### COLLECTED DATA
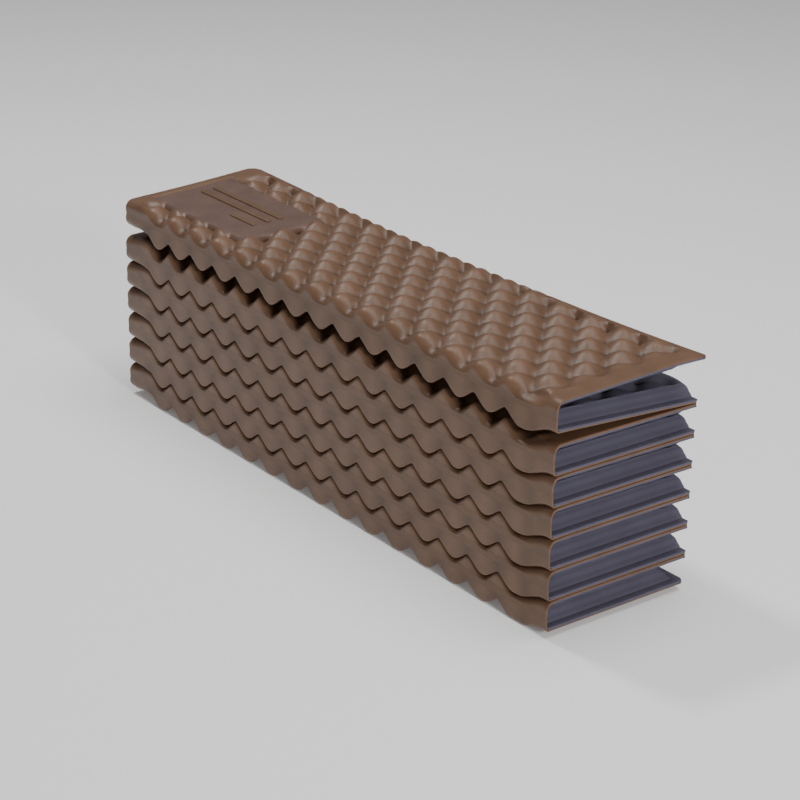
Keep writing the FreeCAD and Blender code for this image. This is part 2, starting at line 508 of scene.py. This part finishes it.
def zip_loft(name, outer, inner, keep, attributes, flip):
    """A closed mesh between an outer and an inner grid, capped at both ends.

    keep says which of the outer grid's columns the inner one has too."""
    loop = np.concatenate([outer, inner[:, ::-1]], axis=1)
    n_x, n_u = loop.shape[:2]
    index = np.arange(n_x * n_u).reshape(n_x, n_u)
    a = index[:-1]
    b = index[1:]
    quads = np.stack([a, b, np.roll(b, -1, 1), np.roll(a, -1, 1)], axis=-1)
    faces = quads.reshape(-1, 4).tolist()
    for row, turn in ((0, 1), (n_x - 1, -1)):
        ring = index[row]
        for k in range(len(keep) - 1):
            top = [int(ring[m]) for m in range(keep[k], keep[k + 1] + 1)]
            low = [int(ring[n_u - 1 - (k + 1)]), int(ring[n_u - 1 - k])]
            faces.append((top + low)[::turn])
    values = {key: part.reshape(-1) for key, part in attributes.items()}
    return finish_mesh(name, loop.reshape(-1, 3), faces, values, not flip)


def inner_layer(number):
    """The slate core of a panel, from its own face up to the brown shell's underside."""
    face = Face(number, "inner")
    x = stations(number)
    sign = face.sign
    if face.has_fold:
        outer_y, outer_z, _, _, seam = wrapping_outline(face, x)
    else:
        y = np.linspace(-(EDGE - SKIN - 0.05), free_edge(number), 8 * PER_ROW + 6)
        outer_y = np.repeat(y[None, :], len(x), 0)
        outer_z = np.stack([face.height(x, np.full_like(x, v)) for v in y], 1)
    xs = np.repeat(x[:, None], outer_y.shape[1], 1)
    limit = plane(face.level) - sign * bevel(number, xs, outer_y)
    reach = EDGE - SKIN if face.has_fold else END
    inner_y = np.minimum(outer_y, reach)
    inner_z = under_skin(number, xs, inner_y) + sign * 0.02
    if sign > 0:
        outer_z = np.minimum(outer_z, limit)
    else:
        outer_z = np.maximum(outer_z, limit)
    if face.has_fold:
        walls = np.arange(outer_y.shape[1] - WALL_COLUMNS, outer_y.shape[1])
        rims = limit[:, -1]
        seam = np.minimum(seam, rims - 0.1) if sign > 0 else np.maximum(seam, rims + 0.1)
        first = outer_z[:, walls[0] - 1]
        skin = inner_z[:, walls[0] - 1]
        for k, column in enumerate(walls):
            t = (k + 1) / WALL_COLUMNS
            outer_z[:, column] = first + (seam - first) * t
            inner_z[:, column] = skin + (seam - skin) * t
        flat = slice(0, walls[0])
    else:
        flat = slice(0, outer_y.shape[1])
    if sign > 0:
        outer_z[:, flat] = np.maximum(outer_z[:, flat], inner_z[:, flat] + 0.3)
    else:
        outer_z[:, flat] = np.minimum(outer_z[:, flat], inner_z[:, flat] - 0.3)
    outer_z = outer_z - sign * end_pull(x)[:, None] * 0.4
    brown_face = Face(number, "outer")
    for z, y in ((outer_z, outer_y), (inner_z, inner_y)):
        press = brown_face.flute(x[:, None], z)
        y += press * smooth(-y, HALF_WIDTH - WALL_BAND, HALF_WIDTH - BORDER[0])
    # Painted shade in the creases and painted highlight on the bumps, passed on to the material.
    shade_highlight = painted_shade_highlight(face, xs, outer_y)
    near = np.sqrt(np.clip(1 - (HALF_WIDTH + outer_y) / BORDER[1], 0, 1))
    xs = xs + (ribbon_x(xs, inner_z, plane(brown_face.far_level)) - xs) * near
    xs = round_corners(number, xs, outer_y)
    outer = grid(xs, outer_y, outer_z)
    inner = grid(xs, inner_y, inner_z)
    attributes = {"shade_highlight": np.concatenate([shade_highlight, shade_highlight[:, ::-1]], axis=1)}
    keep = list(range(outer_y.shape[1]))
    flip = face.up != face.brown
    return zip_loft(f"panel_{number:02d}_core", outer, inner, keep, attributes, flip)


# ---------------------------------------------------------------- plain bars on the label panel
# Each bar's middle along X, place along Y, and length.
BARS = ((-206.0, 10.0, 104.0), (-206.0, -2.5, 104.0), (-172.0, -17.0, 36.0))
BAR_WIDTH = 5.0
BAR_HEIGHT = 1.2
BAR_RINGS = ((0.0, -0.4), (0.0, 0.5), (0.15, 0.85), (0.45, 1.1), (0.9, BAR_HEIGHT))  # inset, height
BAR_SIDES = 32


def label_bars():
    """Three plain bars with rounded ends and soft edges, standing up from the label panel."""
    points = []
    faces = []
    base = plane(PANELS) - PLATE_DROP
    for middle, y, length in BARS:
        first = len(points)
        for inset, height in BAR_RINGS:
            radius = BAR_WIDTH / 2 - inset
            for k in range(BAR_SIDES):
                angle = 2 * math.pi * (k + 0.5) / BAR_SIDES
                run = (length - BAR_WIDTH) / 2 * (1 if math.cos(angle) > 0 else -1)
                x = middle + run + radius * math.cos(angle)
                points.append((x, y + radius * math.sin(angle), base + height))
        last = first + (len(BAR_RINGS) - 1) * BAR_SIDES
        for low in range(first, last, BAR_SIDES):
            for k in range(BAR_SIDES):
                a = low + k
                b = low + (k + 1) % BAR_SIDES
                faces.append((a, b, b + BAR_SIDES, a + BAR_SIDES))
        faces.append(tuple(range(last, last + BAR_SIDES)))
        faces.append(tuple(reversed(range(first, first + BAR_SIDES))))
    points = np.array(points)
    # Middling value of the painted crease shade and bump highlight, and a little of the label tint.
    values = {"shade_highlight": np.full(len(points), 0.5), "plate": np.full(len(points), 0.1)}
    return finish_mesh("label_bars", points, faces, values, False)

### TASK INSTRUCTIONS
For each line of the listing that holds the word "part", show that line.

### COMPLETED TASK
Keep writing the FreeCAD and Blender code for this image. This is part 2, starting at line 508 of scene.py. This part finishes it.
    values = {key: part.reshape(-1) for key, part in attributes.items()}